Multiple versions of R and module loading

As described in the R versions section, it is possible to use multiple versions of R and load environment modules per R Version with RStudio Pro Sessions launched via the Slurm Launcher Plugin by configuring the /etc/rstudio/r-versions file. In order to properly support this feature the following must be true:

  • R must be installed on all Slurm nodes in the same location.
  • The modules in question must be installed on all Slurm nodes.
  • The file /var/lib/rstudio-server/r-versions must be reachable by all Slurm nodes. Note that this file is generated by Workbench, and that its location may be changed by setting r-versions-path=<shared directory>/r-versions in rserver.conf.

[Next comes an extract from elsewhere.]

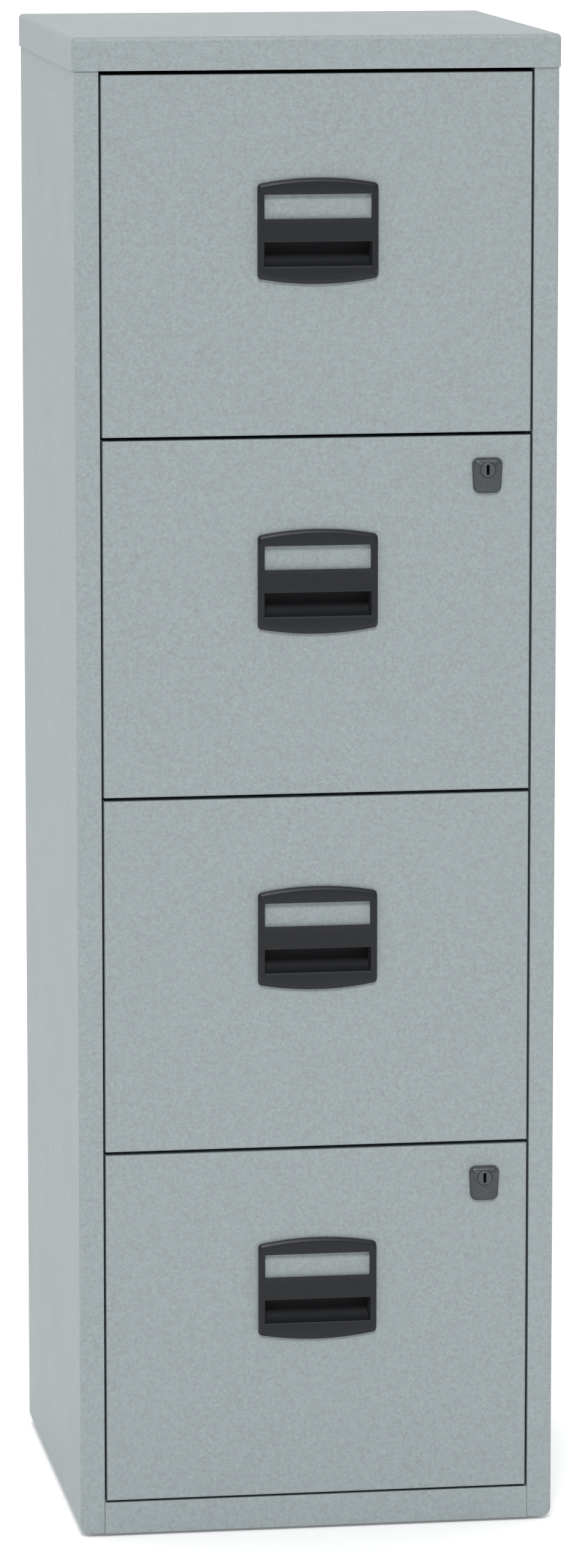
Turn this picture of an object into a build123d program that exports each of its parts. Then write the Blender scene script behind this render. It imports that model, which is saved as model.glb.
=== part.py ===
from build123d import *

import os
from math import cos, radians, sin

# Four-drawer steel filing cabinet, in millimetres. The origin is the middle of the footprint
# on the floor, +Z is up and the drawers open towards -Y. Drawer 1 is the top one.

# Outside of the case
height = 1282.0
lid_width = 413.0
depth = 400.0
lid_overhang = 1.5
lid_skirt = 28.0
lid_sheet = 1.0
lid_radius = 4.0
case_sheet = 0.8
case_bend = 1.6
case_fold = 0.72
case_foot_radius = 8.0
stile_width = 21.1
stile_return = 20.0
plinth_top = 30.0
glide_height = 2.5
glide_radius = 14.0
glide_inset = 40.0

# Gaps round the drawer fronts
gap_top = 3.5
gap_between = 3.0
gap_bottom = 1.8
gap_side = 1.8
seam = 0.2

# Inside of the case
pan_depth = 12.0
rail_depth = 20.0
upright_depth = 30.0
upright_sheet = 1.2
upright_foot = 20.0
upright_head = 45.0
upright_set_back = 8.7
stud_radius = 2.5
stud_head_radius = 4.5

# Drawers
drawer_count = 4
front_depth = 18.0
front_sheet = 0.8
front_bend = 1.6
liner_flange = 5.0
tray_sheet = 0.8
tray_floor = 8.0
tray_top = 246.0
tray_end_gap = 27.0
file_rail_inset = 6.3
file_rail_lip = 10.0

# Telescopic slides: sizes across the slide are measured from the upright inwards
slide_thick = 12.7
slide_half = 22.5
slide_sheet = 1.2
slide_rise = 125.0
slide_end_gap = 24.5
slide_start = 4.5
outer_reach = 9.5
outer_lip = 1.7
middle_set = 2.2
middle_reach = 11.1
middle_lip = 1.4
inner_set = 5.0
upright_clearance = 0.7
ball_radius = 2.0
ball_clearance = 0.05
outer_ball_gap = 1.1
inner_ball_gap = 0.3
ball_rows = 4
cage_sheet = 0.6
cage_edge = 0.5
outer_cage_set = 1.4
inner_cage_set = 3.9
cage_play = 19.0
screw_radius = 2.2
screw_length = 7.0

# Handle
handle_width = 102.0
handle_side = 78.7
handle_crown = 5.0
handle_proud = 4.5
handle_radius = 3.5
handle_edge = 1.3
window_width = 91.0
window_height = 20.5
band = 13.6
grip = 19.4
pull_width = 90.5
pull_height = 20.5
pocket_gap = 3.0
pocket_wall = 1.5
pocket_reach = 12.0
scoop_slope = 0.35
cut_clearance = 0.3
handle_drop = 121.0
top_handle_drop = 131.0

# Locks
lock_x = 144.8
lock_drop = 28.6
bezel_width = 26.4
bezel_height = 29.8
bezel_proud = 6.0
bezel_radius = 8.0
bezel_edge = 3.0
bezel_lift = 5.1
barrel_radius = 6.3
barrel_clearance = 0.05
sleeve_radius = 9.0
tail_radius = 4.0
key_slot_width = 2.4
key_slot_height = 8.4
key_slot_depth = 8.0
cam_radius = 10.0
cam_sheet = 1.6
cam_gap = 1.0
cam_angle = 45.0
pin_radius = 2.5
pin_play = 0.6
bar_sheet = 2.0
bar_width = 14.0
bar_gap = 0.3
bar_arm = 16.0
bar_side_gap = 3.5
hook_height = 18.0
catch_rise = 200.0
catch_height = 10.0
catch_length = 16.0
catch_gap = 0.8
hook_gap = 2.0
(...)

Load balancing considerations

When using the Slurm Launcher Plugin with a load balanced Workbench, it is recommended to configure the Slurm cluster and Slurm Launcher Plugins so that the values for job-expiry-hours are the same in all copies of launcher.slurm.conf and the value for MinJobAge in slurm.conf is at least as long as the configured job-expiry-hours value. Note that MinJobAge is set in seconds, rather than hours.

Additional considerations

This section lists notable considerations related to the use of the Slurm Plugin.

  • Slurm does not provide a time zone for any time values which it returns. All times related to Slurm jobs returned from the launcher will have the same time zone as the configured Slurm cluster.